Led by Thomas Coldefy and Isabel Van Haute, the French design firm Coldefy & Associates Architectes Urbanistes, in collaboration with ECADI, has won an international competition to create a cultural centre spanning over 80,000 sq.m, by the city of Shenzhen. Housing around 20 million residents, the city is a setting of a developing society, vivacious modernism and a thriving, progressive art. The structure will be situated in the city’s historic area, adding on to the significance of the place. Coldefy & Associates had already extended their works outside France, remarkably with the construction of the Hong Kong Design Institute in 2011.

Winning the global competition involving 70 architects and a jury eager to bestow the district of Bao’an with a cultural space welcoming everyone, Coldefy & Associates proposed this sculptural building with various public facilities. This project is a part of a series of varied international developments that aim to reinforce Shenzhen’s ambitions to become a major creation and design centre. With this structure, the teams of Thomas Coldefy and Isabel Van Haute have embodied the architectural vision that the municipality aspires to give the vibrant district of Bao’an. Through its various services for the people, the district has become a leading entity in the region’s current development.

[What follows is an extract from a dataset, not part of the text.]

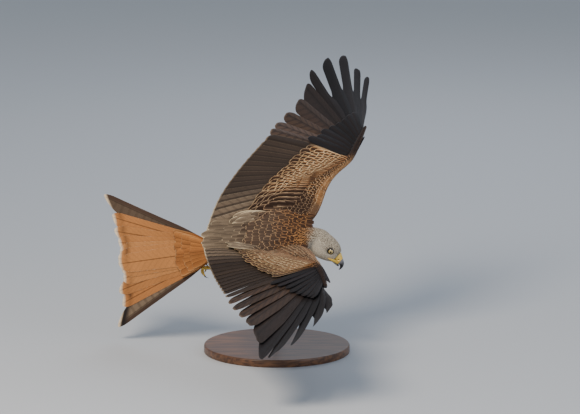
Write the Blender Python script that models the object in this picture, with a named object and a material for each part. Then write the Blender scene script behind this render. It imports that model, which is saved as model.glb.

The project visualized by Coldefy and Associates is based on the lines of accessibility, culture for all and an optimized environment. The building, with its expansive spaces, is envisioned as a ‘living canvas’ where the works of art escape the traditional bounds of exhibition halls. The multi-faceted structure intends to become a series of spaces that encourages a dialogue between the artists, their modern art and the much-involved public. The large, sculpted split in the building embodies the concept of the building opening up to the city and its residents; the split giving the building a sense of permeability that breaks the institutional codes. 2

3The project is situated in the heart of Bao’an, on the east side of the cultural pedestrian zone. The structure’s design allows the public spaces to run through the building, making the city a part of the building rather than skirting it. The layout exemplifies a Chinese character in its design, using a few simple forms to demonstrate a thought, an idea and a symbolic place. The building’s location, in near future, will allow it a vital place in the upcoming cultural trends and will bolster its interaction with the residents, city and the sea.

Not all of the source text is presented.